Even seasoned, smart investors sometimes make mistakes. Here’s a list of six common ones:
Acting on tips. Investors get compelling, authoritative tips from friends. You get “cold calls” from aspiring young brokers pushing companies you’ve never heard of. You get friendly calls from your own broker about stocks you know nothing about. You get urgent messages or “extra-hot” advice from an online news-group discussion. If you act on those suggestions without first investigating, you’re begging for trouble. If your friend or broker knows this hot tip, so do a lot of other people. Assume that this information is already fully reflected in the stock’s price. And if that’s the case, is the stock still worth buying?
Getting sentimental. Falling in love with a stock is a common mistake of retired employees who have accumulated lots of stock in the company they worked for. Children who later inherit those shares have the same strong, sentimental attachment to the firm and tend to hang on. Don’t do it. Weed out the poor performers in your portfolio, wherever they came from originally.
Forgetting taxes and commissions. Say your 100 shares of a $20 stock go up to $22, so you believe you’ve made a 10% profit. However, when you figure in commission, your shares really cost more like $2,050. If you sold for a $50 commission, you’d get $2,100—a 5% gain, pretax, that makes the simplicity and safety of bank CDs look good. Miscalculating this way makes it difficult for you to choose well among competing investments. Get an accurate idea of the tax and administrative costs of your investment when figuring your gains and losses.
Failing to diversify. All your life, people have warned you against putting all your eggs in one basket. You no doubt understand the concept and believe it. But note this amazing fact: Many investors still put all their eggs in one basket. They tend to invest in clumps of things, thinking in terms of individual investments rather than in terms of industries. A carefully researched portfolio of auto industry and airline stocks could all suffer losses at the same time by some common transportation problem such as increased fuel costs. A portfolio consisting of a diverse list of stocks could still lose value if it isn’t balanced by certificates of deposit or other investments that will protect you if stock prices decline sharply.

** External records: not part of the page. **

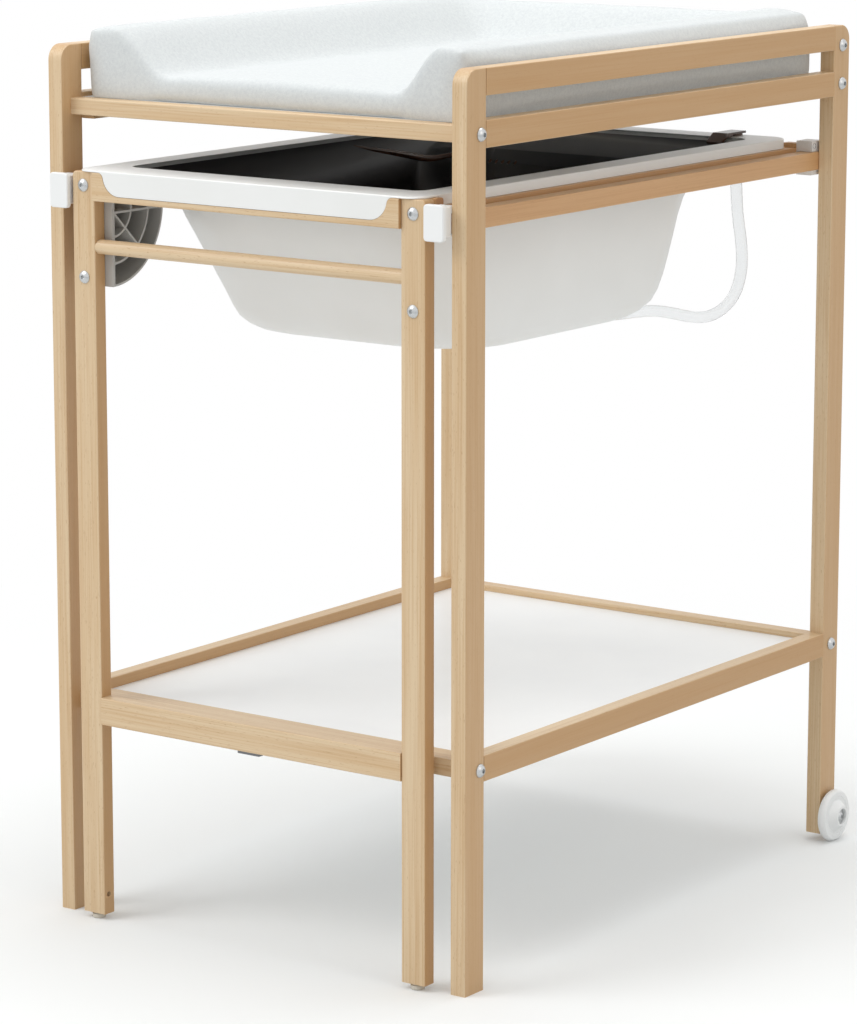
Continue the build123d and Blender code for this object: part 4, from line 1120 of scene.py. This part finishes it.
    def dark_behind(self, shell: bpy.types.Object, finish: bpy.types.Material) -> None:
        """Darken the shell's skin behind the liner, which shows only in the overflow holes.

        Args:
            shell: The white bath.
            finish: Finish of that skin.
        """
        shell.data.materials.append(finish)
        low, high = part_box("tub_liner")
        middle = (low + high) / 2
        half = middle.x - low.x + self.behind_out_mm * MM
        level = high.z - self.behind_down_mm * MM
        for face in shell.data.polygons:
            inwards = middle - face.center
            inside = abs(inwards.x) < half and face.center.z < level
            if inside and face.normal.dot(inwards) > 0:
                face.material_index = 1

    def build_hose(self) -> None:
        """Lay the drain hose from the drain's spigot up to the clip on the rear rim."""
        low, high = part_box("drain_nut")
        drain = Vector(((low.x + high.x) / 2, (low.y + high.y) / 2, high.z))
        offsets = (
            (0.0270, 0.0400, -0.0215), (0.0440, 0.0650, -0.0185), (0.0630, 0.0930, -0.0150),
            (0.0850, 0.1180, -0.0120), (0.1030, 0.1370, -0.0100), (0.1200, 0.1520, -0.0140),
            (0.1340, 0.1650, -0.0185), (0.1450, 0.1810, -0.0205), (0.1530, 0.2000, -0.0160),
            (0.1590, 0.2190, -0.0030), (0.1610, 0.2320, 0.0160), (0.1620, 0.2365, 0.0400),
            (0.1620, 0.2330, 0.0670), (0.1620, 0.2240, 0.0970), (0.1623, 0.2200, 0.1280),
            (0.1620, 0.2185, 0.1540), (0.1620, 0.2185, 0.1760),
        )
        line = bpy.data.curves.new("drain_hose_line", "CURVE")
        line.dimensions = "3D"
        spline = line.splines.new("NURBS")
        spline.points.add(len(offsets) - 1)
        for point, offset in zip(spline.points, offsets):
            point.co = (*(drain + Vector(offset)), 1.0)
        spline.order_u = 3
        spline.use_endpoint_u = True
        spline.resolution_u = self.hose_steps
        line.bevel_depth = self.hose_mm / 2 * MM
        line.bevel_resolution = self.hose_sides
        line.use_fill_caps = True
        hose = bpy.data.objects.new("drain_hose_tube", line)
        bpy.context.scene.collection.objects.link(hose)
        hose.data.materials.append(HoseFinish().make())
        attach(hose, "bath")
        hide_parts("drain_hose")
        LOG.info("drain hose laid")


@dataclass
class ChangingMat:
    """Foam mat with three raised sides in a jersey cover."""

    bed_tall: float = 25.0
    crown: float = 3.0
    rear_drop: float = 6.0
    foot_from_left: float = 106.0
    foot_from_right: float = 88.0
    foot_from_rear: float = 93.0
    crest_from_left: float = 38.0
    crest_from_right: float = 31.0
    crest_from_rear: float = 38.0
    side_roll_mm: float = 9.0
    rear_roll_mm: float = 13.0
    front_corner_mm: float = 12.0
    rear_corner_mm: float = 22.0
    corner_cuts: int = 5
    edge_mm: float = 6.5
    edge_cuts: int = 4
    flat_top_mm: float = 3.0
    upright_mm: float = 10.0
    side_bulge_mm: float = 4.0
    bulge_power: int = 5
    sole_mm: float = 8.0
    shrink_mm: float = 1.0
    voxel_mm: float = 5.0
    pressure: float = 4.0
    cover_stiffness: float = 25.0
    swell_frames: int = 16
    swell_cap_mm: float = 2.0
    wave_mm: float = 0.8
    wave_per_m: float = 18.0
    smooth_factor: float = 0.5
    smooth_rounds: int = 3
    sole_crease_deg: float = 50.0

    def height(self, x: float, y: float, low: Vector, high: Vector) -> float:
        """Height of the mat's top surface.

        Args:
            x: Place across the mat, in metres.
            y: Place along the mat, in metres.
            low: Lowest corner of the mat's solid.
            high: Highest corner of the mat's solid.

        Returns:
            Height above the floor, in metres.
        """
        half = high.x - (self.side_bulge_mm + self.shrink_mm) * MM
        side, rear = half - abs(x), high.y - y
        foot_side = (self.foot_from_left if x < 0 else self.foot_from_right) * MM
        crest_side = (self.crest_from_left if x < 0 else self.crest_from_right) * MM
        bed = low.z + self.bed_tall * MM
        bed += self.crown * MM * max(0.0, 1 - (x / (half - foot_side)) ** 2)
        rise_side = 1 - smoothstep(crest_side, foot_side, side)
        rise_rear = 1 - smoothstep(self.crest_from_rear * MM, self.foot_from_rear * MM, rear)
        top_side = high.z - bed
        top_rear = high.z - self.rear_drop * MM - bed
        lift = 1 - (1 - rise_side) * (1 - rise_rear * top_rear / top_side)
        drop = self.roll(side, self.side_roll_mm * MM) + self.roll(rear, self.rear_roll_mm * MM)
        return bed + top_side * lift - drop

    def roll(self, inwards: float, radius: float) -> float:
        """Drop of a rounded edge at a distance inwards from its face, for a given radius."""
        out = min(radius, max(0.0, radius - inwards))
        return radius - math.sqrt(radius**2 - out**2)

    def build(self, node: bpy.types.Object) -> None:
        """Build the mat, swell its cover and lay it on its board.

        Args:
            node: Construction node of the mat.
        """
        low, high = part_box(node.name)
        sole = low - Vector((0, 0, self.sole_mm * MM))
        bpy.ops.object.select_all(action="DESELECT")
        bpy.ops.mesh.primitive_cube_add(size=1.0, location=(sole + high) / 2)
        mat = bpy.context.object
        mat.name = "padded_mat"
        draw_in = Vector((self.side_bulge_mm + self.shrink_mm, self.shrink_mm, 0))
        mat.scale = high - sole - 2 * MM * draw_in
        bpy.ops.object.transform_apply(location=True, rotation=False, scale=True)
        self.round_edges(mat)
        self.shape_top(mat, low, high)
        self.swell(mat, low, high)
        self.cut_sole(mat, low)
        dress(mat, JerseyFinish().make())
        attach(mat, "mat")
        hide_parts(node.name)
        LOG.info("padded mat with %d faces", len(mat.data.polygons))

    def round_edges(self, mat: bpy.types.Object) -> None:
        """Round the corners and the edges of the block and divide its faces.

        Args:
            mat: The mat, still a block.
        """
        pick_only(mat)
        bpy.ops.object.mode_set(mode="EDIT")
        for end, radius in ((-1, self.front_corner_mm), (1, self.rear_corner_mm)):
            bpy.ops.mesh.select_all(action="DESELECT")
            mesh = bmesh.from_edit_mesh(mat.data)
            for edge in mesh.edges:
                first, last = edge.verts
                upright = abs(first.co.z - last.co.z) > self.upright_mm * MM
                edge.select_set(upright and first.co.y * end > 0)
            bmesh.update_edit_mesh(mat.data)
            bpy.ops.mesh.bevel(offset=radius * MM, segments=self.corner_cuts, affect="EDGES")
        bpy.ops.mesh.select_all(action="DESELECT")
        mesh = bmesh.from_edit_mesh(mat.data)
        for edge in mesh.edges:
            faces = [face.normal.z for face in edge.link_faces]
            edge.select_set(max(faces) > FACES_AXIS and min(map(abs, faces)) < 1 - FACES_AXIS)
        bmesh.update_edit_mesh(mat.data)
        bpy.ops.mesh.bevel(offset=self.edge_mm * MM, segments=self.edge_cuts, affect="EDGES")
        bpy.ops.object.mode_set(mode="OBJECT")
        self.even_faces(mat)

    def even_faces(self, mat: bpy.types.Object) -> None:
        """Give the mat faces of one size all over.

        Args:
            mat: The mat.
        """
        pick_only(mat)
        remesh = mat.modifiers.new("even_faces", "REMESH")
        remesh.mode = "VOXEL"
        remesh.voxel_size = self.voxel_mm * MM
        bpy.ops.object.modifier_apply(modifier=remesh.name)

    def shape_top(self, mat: bpy.types.Object, low: Vector, high: Vector) -> None:
        """Press the bed down between the raised sides and round the rim of the cover.

        Args:
            mat: The mat.
            low: Lowest corner of the mat's solid.
            high: Highest corner of the mat's solid.
        """
        rounded = (self.edge_mm + self.flat_top_mm) * MM
        tall = high.z - low.z
        half = high.x - (self.side_bulge_mm + self.shrink_mm) * MM
        for vertex in mat.data.vertices:
            x, y, z = vertex.co
            along = (y - low.y) / (high.y - low.y)
            bulge = math.sqrt(math.sin(math.pi * min(1.0, max(0.0, along))))
            bulge *= smoothstep(0.0, 0.5, 1 - abs(2 * (z - low.z) / tall - 1))
            out = x / half * abs(x / half) ** self.bulge_power
            vertex.co.x += out * bulge * self.side_bulge_mm * MM
            top = self.height(x, y, low, high)
            depth = high.z - z
            if depth <= rounded:
                vertex.co.z = top - depth
            else:
                share = (depth - rounded) / (tall - rounded)
                vertex.co.z = top - rounded - share * (top - rounded - low.z)
        mat.data.update()

    def swell(self, mat: bpy.types.Object, low: Vector, high: Vector) -> None:
        """Blow the cover up a little, then smooth it.

        Args:
            mat: The mat.
            low: Lowest corner of the mat's solid.
            high: Highest corner of the mat's solid.
        """
        self.even_faces(mat)
        rest = [vertex.co.copy() for vertex in mat.data.vertices]
        cloth = mat.modifiers.new("cover", "CLOTH")
        cloth.settings.use_pressure = True
        cloth.settings.uniform_pressure_force = self.pressure
        cloth.settings.effector_weights.gravity = 0.0
        cloth.settings.tension_stiffness = self.cover_stiffness
        cloth.settings.compression_stiffness = self.cover_stiffness
        scene = bpy.context.scene
        for frame in range(1, self.swell_frames + 1):
            scene.frame_set(frame)
        pick_only(mat)
        bpy.ops.object.modifier_apply(modifier=cloth.name)
        scene.frame_set(1)
        cap = self.swell_cap_mm * MM
        normals = [vertex.normal.copy() for vertex in mat.data.vertices]
        for vertex, start, normal in zip(mat.data.vertices, rest, normals):
            move = vertex.co - start
            if move.length > cap:
                vertex.co = start + move.normalized() * cap
            wave = noise.noise(vertex.co * self.wave_per_m) * self.wave_mm * MM
            vertex.co += normal * wave
            vertex.co.x = min(max(vertex.co.x, low.x), high.x)
            vertex.co.y = min(max(vertex.co.y, low.y), high.y)
        mat.data.update()
        smooth = mat.modifiers.new("smooth_cover", "SMOOTH")
        smooth.factor = self.smooth_factor
        smooth.iterations = self.smooth_rounds
        pick_only(mat)
        bpy.ops.object.modifier_apply(modifier=smooth.name)
        fine = mat.modifiers.new("fine_cover", "SUBSURF")
        fine.levels = 1
        fine.render_levels = 1
        bpy.ops.object.modifier_apply(modifier=fine.name)

    def cut_sole(self, mat: bpy.types.Object, low: Vector) -> None:
        """Cut the mat flat where it rests on its board.

        Args:
            mat: The mat, which still reaches below its board's top.
            low: Lowest corner of the mat's solid.
        """
        pick_only(mat)
        bpy.ops.object.mode_set(mode="EDIT")
        bpy.ops.mesh.select_all(action="SELECT")
        bpy.ops.mesh.bisect(
            plane_co=(0, 0, low.z), plane_no=(0, 0, 1), use_fill=True, clear_inner=True
        )
        bpy.ops.object.mode_set(mode="OBJECT")
        bpy.ops.object.shade_smooth_by_angle(angle=math.radians(self.sole_crease_deg))


def main() -> None:
    """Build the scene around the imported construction."""
    logging.basicConfig(level=logging.INFO, format="%(message)s")
    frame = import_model()
    nodes = frame["nodes"]
    PhotoCamera().build()
    Studio().build()
    BeechFrame().build(nodes)
    Fittings().build(nodes)
    RearSliders().build(nodes)
    Bath().build(nodes)
    ChangingMat().build(nodes["changing_mat"])


if __name__ == "__main__":
    main()
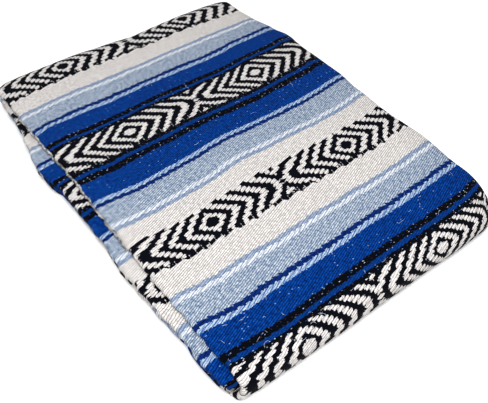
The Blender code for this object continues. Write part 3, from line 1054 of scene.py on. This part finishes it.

Losing patience. It’s normal to feel let down when nothing much happens to your stocks right away. Don’t lose heart, though. Make an investment not on the basis of a stock’s performance over a few months or even a year. With a long-term outlook, if you selected the stock carefully and the fundamentals remain sound, hang in.
Buying a penny or microcap stock. These are low-priced, not widely owned and not traded on any stock exchange. True, a $1,000 investment in a $1 stock gets you 1,000 shares. If the stock goes up a quarter, you’ve got a 25% profit. A little bit of this kind of speculation with money you can afford to lose might result in a big payoff. But the fact is, a dirt-cheap stock price is more likely a tip-off to a troubled company than to an undiscovered Microsoft.